• PROBLEM TO WORK ON: Only the lines from the one containing "obj.data.transform(world)" down to the one containing "CAMERA_PLACE = (0, -1024 * MM, -85 * MM)", inclusive, are to be quoted exactly.

• SUPPLIED ENTRIES:
★ ★ ★ ★

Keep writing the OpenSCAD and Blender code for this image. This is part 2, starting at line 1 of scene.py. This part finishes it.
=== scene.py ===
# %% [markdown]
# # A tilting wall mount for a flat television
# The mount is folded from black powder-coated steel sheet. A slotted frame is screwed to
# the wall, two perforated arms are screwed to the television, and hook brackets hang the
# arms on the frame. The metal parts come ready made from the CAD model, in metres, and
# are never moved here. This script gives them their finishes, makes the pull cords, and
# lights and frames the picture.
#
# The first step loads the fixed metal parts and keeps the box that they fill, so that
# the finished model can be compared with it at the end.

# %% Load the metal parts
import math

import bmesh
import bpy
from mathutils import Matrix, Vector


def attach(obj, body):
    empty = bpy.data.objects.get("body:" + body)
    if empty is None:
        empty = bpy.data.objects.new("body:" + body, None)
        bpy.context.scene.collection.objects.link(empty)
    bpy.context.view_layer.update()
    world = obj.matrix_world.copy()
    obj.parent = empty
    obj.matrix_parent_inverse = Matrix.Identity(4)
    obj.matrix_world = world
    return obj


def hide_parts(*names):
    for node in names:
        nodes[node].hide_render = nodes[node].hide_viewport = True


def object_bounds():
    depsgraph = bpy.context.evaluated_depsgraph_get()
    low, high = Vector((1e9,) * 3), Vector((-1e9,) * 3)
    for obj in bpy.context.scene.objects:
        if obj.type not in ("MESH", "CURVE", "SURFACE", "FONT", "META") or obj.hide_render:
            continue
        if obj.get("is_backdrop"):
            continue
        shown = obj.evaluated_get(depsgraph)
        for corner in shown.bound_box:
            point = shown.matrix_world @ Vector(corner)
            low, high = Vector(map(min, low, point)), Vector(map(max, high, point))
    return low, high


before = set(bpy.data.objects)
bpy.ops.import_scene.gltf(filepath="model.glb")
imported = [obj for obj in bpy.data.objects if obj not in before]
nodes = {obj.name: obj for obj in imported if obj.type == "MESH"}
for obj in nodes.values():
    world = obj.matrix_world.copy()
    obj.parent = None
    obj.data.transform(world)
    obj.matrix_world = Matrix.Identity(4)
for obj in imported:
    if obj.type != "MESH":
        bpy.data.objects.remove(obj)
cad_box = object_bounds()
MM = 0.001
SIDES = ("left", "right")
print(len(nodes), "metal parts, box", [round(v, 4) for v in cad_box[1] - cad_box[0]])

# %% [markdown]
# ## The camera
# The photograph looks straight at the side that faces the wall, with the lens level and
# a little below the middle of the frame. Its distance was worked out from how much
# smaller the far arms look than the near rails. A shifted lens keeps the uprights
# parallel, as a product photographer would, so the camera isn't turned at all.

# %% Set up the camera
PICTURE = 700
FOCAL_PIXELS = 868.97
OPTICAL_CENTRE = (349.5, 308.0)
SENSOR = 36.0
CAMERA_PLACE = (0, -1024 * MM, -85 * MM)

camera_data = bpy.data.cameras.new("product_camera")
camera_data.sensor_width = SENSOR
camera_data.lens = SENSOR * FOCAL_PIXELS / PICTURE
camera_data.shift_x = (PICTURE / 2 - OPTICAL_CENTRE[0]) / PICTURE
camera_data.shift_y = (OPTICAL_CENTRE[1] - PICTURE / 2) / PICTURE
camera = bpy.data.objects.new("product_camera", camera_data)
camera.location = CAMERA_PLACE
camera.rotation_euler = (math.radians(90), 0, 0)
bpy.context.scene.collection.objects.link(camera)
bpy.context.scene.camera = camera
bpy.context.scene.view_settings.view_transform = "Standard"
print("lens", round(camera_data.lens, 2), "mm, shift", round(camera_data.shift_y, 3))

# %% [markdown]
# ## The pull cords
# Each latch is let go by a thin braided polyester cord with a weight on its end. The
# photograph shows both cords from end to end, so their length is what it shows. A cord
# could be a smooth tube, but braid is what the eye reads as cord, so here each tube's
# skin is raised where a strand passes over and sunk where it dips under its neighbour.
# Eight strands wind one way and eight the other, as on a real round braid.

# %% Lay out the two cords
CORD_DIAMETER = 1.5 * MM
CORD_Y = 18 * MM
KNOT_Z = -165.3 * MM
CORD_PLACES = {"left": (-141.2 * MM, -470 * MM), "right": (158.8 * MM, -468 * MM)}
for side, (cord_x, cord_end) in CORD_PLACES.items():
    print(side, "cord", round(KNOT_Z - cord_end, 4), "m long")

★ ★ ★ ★

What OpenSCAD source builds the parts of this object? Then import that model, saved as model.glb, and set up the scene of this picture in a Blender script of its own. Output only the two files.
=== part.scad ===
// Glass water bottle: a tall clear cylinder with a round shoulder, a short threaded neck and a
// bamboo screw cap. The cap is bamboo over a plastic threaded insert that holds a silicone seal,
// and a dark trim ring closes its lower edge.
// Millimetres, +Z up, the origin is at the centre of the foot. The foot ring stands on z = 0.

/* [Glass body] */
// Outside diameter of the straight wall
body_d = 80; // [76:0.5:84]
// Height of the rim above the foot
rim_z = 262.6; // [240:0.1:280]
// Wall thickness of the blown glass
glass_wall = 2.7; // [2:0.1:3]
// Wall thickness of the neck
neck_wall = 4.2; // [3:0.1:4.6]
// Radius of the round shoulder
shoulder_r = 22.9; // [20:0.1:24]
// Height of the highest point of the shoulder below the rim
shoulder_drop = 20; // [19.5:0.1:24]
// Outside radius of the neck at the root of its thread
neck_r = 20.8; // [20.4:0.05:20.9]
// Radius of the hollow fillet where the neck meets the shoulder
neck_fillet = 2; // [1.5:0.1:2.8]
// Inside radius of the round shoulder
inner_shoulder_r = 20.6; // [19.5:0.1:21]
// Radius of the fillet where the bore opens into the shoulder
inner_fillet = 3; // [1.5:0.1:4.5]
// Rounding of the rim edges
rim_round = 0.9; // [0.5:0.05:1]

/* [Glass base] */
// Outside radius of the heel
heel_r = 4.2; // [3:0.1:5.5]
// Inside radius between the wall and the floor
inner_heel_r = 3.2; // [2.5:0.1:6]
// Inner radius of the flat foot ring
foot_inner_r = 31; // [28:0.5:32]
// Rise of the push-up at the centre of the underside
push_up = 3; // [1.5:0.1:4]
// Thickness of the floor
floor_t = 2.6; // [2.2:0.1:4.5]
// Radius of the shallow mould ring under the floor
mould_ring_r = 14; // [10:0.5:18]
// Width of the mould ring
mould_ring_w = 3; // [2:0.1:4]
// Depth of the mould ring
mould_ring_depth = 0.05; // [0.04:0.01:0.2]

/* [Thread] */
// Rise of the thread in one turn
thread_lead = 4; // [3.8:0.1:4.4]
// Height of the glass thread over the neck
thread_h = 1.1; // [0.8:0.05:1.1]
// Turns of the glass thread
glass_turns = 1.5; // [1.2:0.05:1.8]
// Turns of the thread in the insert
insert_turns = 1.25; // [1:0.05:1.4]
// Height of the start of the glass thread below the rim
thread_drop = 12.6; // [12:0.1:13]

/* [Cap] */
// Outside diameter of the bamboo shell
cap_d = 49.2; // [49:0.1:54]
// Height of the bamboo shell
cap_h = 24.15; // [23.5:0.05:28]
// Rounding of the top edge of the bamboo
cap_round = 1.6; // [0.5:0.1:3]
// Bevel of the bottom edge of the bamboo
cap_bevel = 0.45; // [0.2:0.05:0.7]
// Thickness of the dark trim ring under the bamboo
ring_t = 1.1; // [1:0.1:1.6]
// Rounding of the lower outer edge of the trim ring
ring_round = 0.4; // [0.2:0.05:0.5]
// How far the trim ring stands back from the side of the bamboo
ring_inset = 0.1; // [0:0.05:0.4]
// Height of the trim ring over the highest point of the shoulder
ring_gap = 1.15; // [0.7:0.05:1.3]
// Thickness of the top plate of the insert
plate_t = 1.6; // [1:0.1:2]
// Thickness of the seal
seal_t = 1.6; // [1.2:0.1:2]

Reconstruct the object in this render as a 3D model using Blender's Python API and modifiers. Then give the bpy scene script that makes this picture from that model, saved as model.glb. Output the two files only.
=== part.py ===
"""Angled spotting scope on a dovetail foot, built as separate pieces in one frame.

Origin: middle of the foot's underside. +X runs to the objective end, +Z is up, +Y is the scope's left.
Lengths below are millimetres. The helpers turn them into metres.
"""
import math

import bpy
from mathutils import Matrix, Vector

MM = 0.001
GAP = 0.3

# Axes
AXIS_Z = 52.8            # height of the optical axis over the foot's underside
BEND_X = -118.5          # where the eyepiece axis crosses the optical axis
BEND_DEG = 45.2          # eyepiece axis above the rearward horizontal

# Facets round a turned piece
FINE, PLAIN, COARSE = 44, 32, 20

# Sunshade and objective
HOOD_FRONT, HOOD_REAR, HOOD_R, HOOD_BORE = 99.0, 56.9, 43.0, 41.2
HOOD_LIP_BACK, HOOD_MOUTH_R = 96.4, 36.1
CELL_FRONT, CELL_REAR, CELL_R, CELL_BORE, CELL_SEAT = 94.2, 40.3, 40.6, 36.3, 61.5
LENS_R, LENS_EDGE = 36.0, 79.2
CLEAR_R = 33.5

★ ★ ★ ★

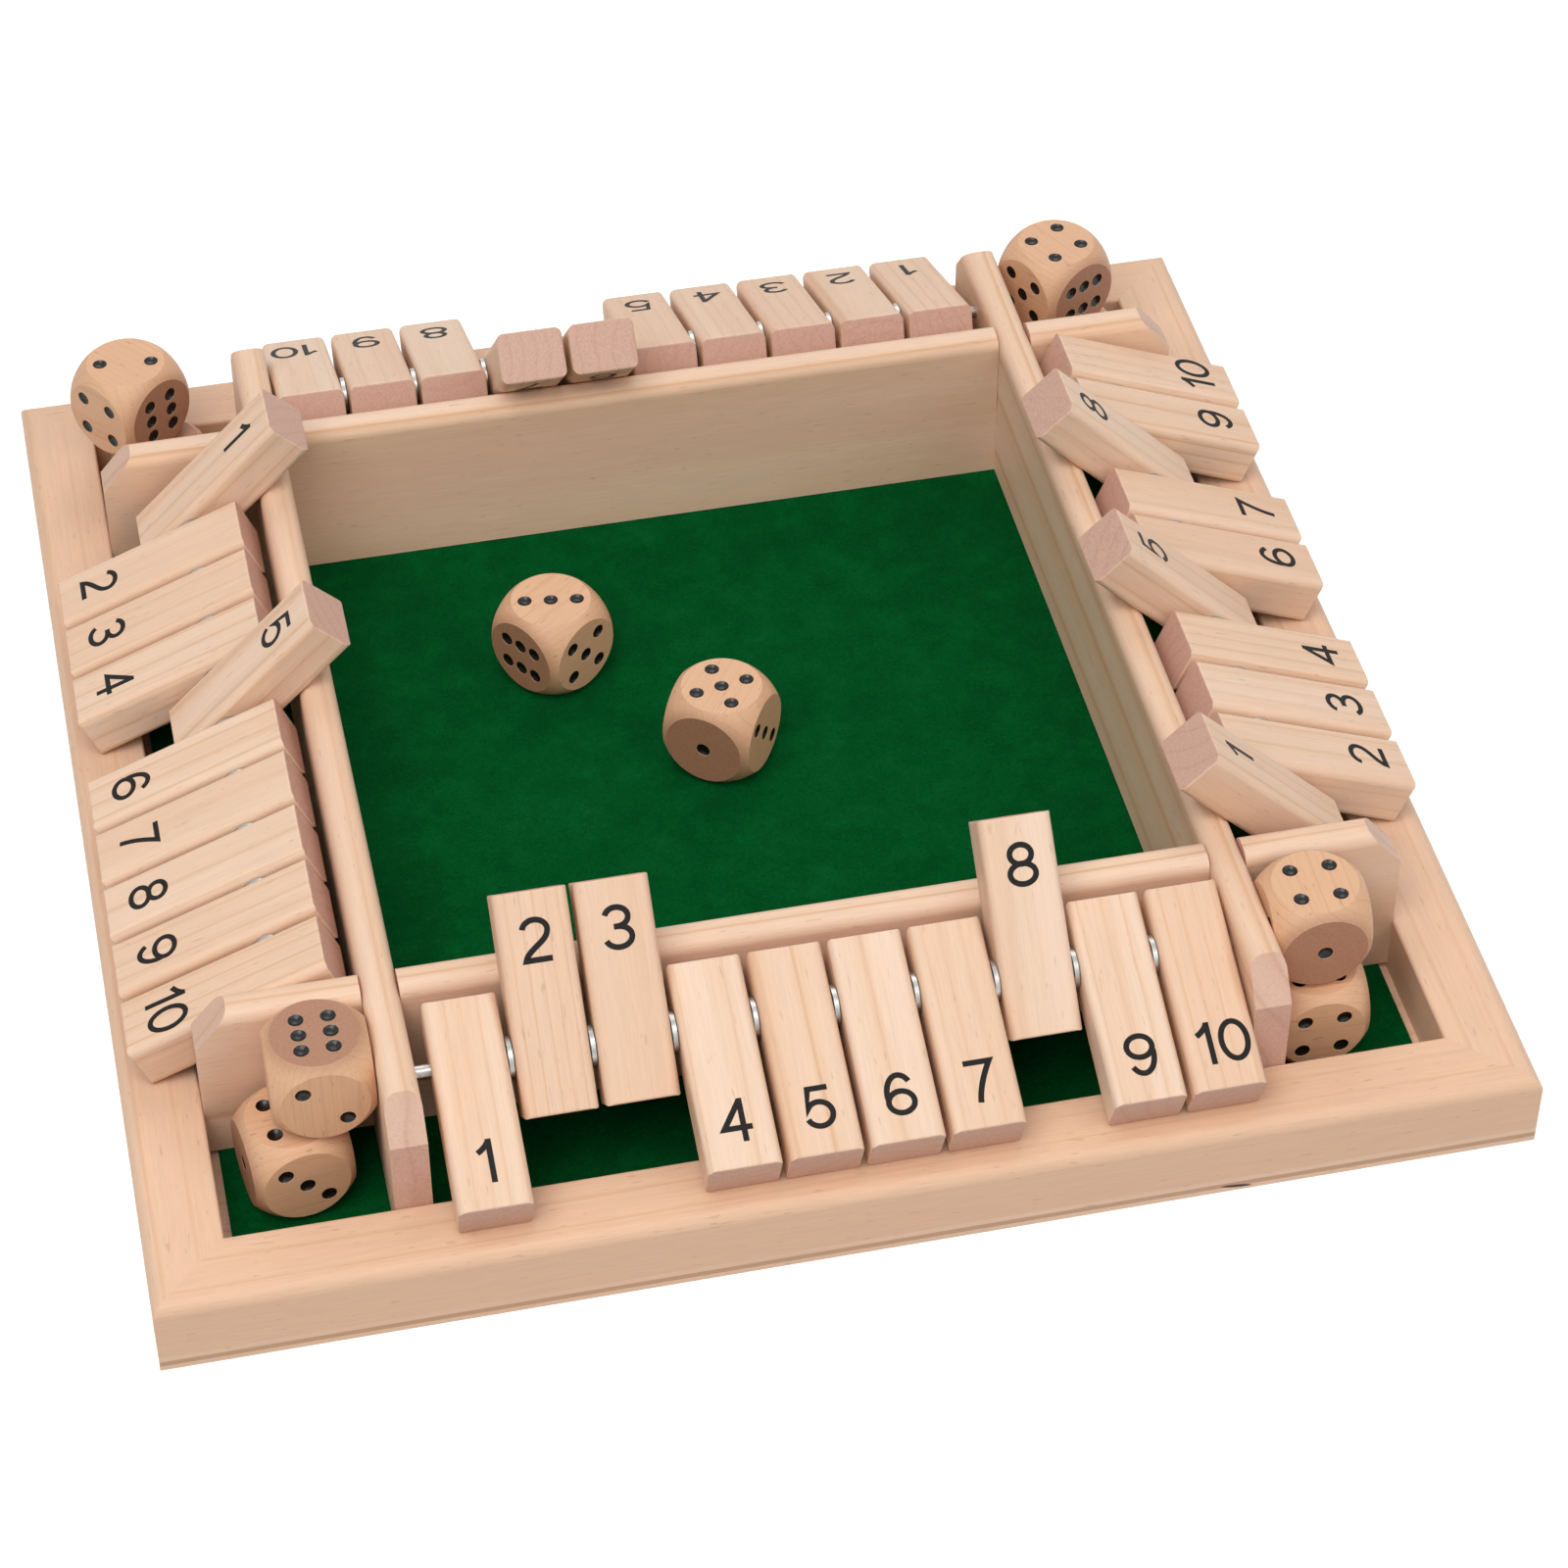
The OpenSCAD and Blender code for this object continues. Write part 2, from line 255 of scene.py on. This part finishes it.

★ ★ ★ ★

• CORRECT RESPONSE:
    obj.data.transform(world)
    obj.matrix_world = Matrix.Identity(4)
for obj in imported:
    if obj.type != "MESH":
        bpy.data.objects.remove(obj)
cad_box = object_bounds()
MM = 0.001
SIDES = ("left", "right")
print(len(nodes), "metal parts, box", [round(v, 4) for v in cad_box[1] - cad_box[0]])

# %% [markdown]
# ## The camera
# The photograph looks straight at the side that faces the wall, with the lens level and
# a little below the middle of the frame. Its distance was worked out from how much
# smaller the far arms look than the near rails. A shifted lens keeps the uprights
# parallel, as a product photographer would, so the camera isn't turned at all.

# %% Set up the camera
PICTURE = 700
FOCAL_PIXELS = 868.97
OPTICAL_CENTRE = (349.5, 308.0)
SENSOR = 36.0
CAMERA_PLACE = (0, -1024 * MM, -85 * MM)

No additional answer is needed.